▶ [Task]: Write out the listing exactly as it is given.

+ + + + +

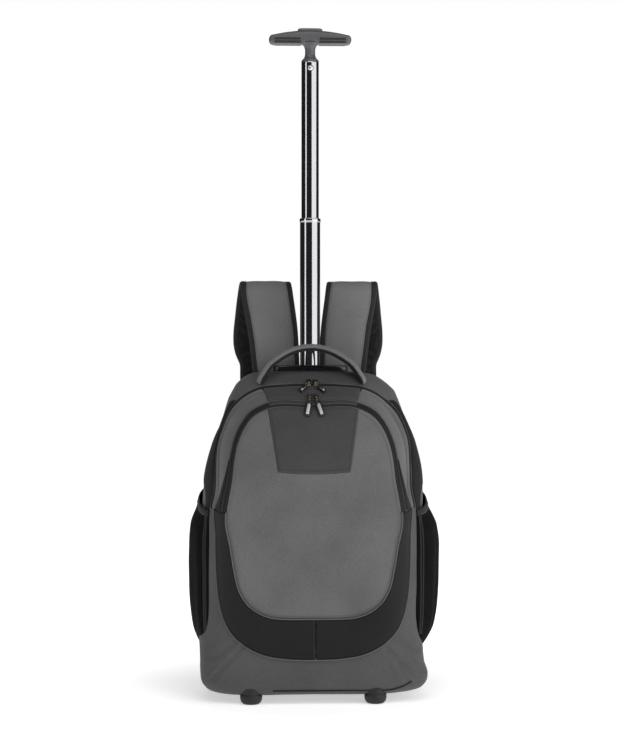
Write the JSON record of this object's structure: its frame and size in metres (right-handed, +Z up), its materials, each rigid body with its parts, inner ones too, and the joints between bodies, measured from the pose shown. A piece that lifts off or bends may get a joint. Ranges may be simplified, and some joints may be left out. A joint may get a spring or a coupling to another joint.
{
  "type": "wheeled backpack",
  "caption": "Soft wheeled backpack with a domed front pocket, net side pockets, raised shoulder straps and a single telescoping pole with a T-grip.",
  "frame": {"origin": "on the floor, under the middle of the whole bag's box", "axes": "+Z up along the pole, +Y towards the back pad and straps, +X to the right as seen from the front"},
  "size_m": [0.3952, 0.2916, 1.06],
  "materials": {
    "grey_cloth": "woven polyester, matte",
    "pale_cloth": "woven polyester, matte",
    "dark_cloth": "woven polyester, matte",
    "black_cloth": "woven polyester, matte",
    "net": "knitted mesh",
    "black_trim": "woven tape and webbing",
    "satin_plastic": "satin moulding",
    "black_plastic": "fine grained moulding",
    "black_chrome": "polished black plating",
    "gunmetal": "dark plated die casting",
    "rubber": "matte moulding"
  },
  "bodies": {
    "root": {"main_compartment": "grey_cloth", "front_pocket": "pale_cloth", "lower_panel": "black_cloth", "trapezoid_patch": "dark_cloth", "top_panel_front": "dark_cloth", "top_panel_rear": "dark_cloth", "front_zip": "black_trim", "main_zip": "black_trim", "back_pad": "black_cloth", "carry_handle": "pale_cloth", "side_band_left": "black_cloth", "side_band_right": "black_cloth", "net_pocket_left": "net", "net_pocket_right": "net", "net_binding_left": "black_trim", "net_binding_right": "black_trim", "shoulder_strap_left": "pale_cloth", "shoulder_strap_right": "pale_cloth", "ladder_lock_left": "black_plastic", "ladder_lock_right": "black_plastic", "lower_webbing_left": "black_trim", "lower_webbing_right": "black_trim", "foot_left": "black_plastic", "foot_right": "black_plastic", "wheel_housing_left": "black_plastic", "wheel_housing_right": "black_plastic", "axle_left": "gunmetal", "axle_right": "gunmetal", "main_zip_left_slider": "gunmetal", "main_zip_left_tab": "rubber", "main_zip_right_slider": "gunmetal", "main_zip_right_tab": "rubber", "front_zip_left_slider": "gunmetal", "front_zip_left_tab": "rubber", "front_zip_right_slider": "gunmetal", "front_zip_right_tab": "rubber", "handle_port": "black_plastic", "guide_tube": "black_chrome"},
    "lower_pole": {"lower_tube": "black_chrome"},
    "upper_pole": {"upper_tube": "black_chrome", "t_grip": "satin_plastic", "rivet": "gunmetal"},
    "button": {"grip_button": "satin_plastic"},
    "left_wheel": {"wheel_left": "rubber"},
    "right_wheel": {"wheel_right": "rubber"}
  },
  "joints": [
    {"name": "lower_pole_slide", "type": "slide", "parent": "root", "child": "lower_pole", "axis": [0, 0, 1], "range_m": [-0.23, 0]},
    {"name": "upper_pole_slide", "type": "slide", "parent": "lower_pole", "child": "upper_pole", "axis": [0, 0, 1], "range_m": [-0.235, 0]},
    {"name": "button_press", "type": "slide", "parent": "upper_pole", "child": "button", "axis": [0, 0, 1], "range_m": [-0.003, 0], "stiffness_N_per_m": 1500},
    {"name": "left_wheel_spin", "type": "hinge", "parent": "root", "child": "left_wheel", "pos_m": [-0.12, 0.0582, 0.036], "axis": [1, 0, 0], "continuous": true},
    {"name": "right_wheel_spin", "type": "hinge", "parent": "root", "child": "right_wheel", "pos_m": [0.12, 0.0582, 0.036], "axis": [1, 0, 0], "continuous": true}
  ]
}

+ + + + +

▶ [Task solution]:
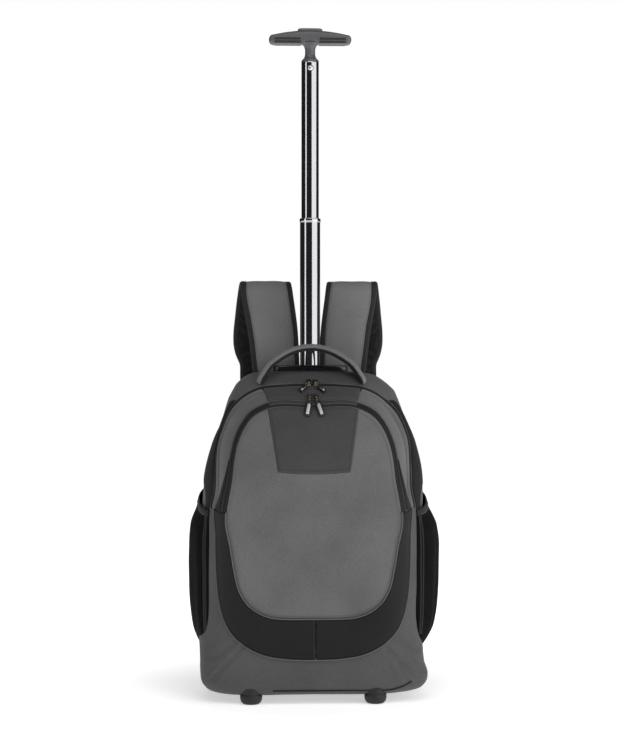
Write the JSON record of this object's structure: its frame and size in metres (right-handed, +Z up), its materials, each rigid body with its parts, inner ones too, and the joints between bodies, measured from the pose shown. A piece that lifts off or bends may get a joint. Ranges may be simplified, and some joints may be left out. A joint may get a spring or a coupling to another joint.
{
  "type": "wheeled backpack",
  "caption": "Soft wheeled backpack with a domed front pocket, net side pockets, raised shoulder straps and a single telescoping pole with a T-grip.",
  "frame": {"origin": "on the floor, under the middle of the whole bag's box", "axes": "+Z up along the pole, +Y towards the back pad and straps, +X to the right as seen from the front"},
  "size_m": [0.3952, 0.2916, 1.06],
  "materials": {
    "grey_cloth": "woven polyester, matte",
    "pale_cloth": "woven polyester, matte",
    "dark_cloth": "woven polyester, matte",
    "black_cloth": "woven polyester, matte",
    "net": "knitted mesh",
    "black_trim": "woven tape and webbing",
    "satin_plastic": "satin moulding",
    "black_plastic": "fine grained moulding",
    "black_chrome": "polished black plating",
    "gunmetal": "dark plated die casting",
    "rubber": "matte moulding"
  },
  "bodies": {
    "root": {"main_compartment": "grey_cloth", "front_pocket": "pale_cloth", "lower_panel": "black_cloth", "trapezoid_patch": "dark_cloth", "top_panel_front": "dark_cloth", "top_panel_rear": "dark_cloth", "front_zip": "black_trim", "main_zip": "black_trim", "back_pad": "black_cloth", "carry_handle": "pale_cloth", "side_band_left": "black_cloth", "side_band_right": "black_cloth", "net_pocket_left": "net", "net_pocket_right": "net", "net_binding_left": "black_trim", "net_binding_right": "black_trim", "shoulder_strap_left": "pale_cloth", "shoulder_strap_right": "pale_cloth", "ladder_lock_left": "black_plastic", "ladder_lock_right": "black_plastic", "lower_webbing_left": "black_trim", "lower_webbing_right": "black_trim", "foot_left": "black_plastic", "foot_right": "black_plastic", "wheel_housing_left": "black_plastic", "wheel_housing_right": "black_plastic", "axle_left": "gunmetal", "axle_right": "gunmetal", "main_zip_left_slider": "gunmetal", "main_zip_left_tab": "rubber", "main_zip_right_slider": "gunmetal", "main_zip_right_tab": "rubber", "front_zip_left_slider": "gunmetal", "front_zip_left_tab": "rubber", "front_zip_right_slider": "gunmetal", "front_zip_right_tab": "rubber", "handle_port": "black_plastic", "guide_tube": "black_chrome"},
    "lower_pole": {"lower_tube": "black_chrome"},
    "upper_pole": {"upper_tube": "black_chrome", "t_grip": "satin_plastic", "rivet": "gunmetal"},
    "button": {"grip_button": "satin_plastic"},
    "left_wheel": {"wheel_left": "rubber"},
    "right_wheel": {"wheel_right": "rubber"}
  },
  "joints": [
    {"name": "lower_pole_slide", "type": "slide", "parent": "root", "child": "lower_pole", "axis": [0, 0, 1], "range_m": [-0.23, 0]},
    {"name": "upper_pole_slide", "type": "slide", "parent": "lower_pole", "child": "upper_pole", "axis": [0, 0, 1], "range_m": [-0.235, 0]},
    {"name": "button_press", "type": "slide", "parent": "upper_pole", "child": "button", "axis": [0, 0, 1], "range_m": [-0.003, 0], "stiffness_N_per_m": 1500},
    {"name": "left_wheel_spin", "type": "hinge", "parent": "root", "child": "left_wheel", "pos_m": [-0.12, 0.0582, 0.036], "axis": [1, 0, 0], "continuous": true},
    {"name": "right_wheel_spin", "type": "hinge", "parent": "root", "child": "right_wheel", "pos_m": [0.12, 0.0582, 0.036], "axis": [1, 0, 0], "continuous": true}
  ]
}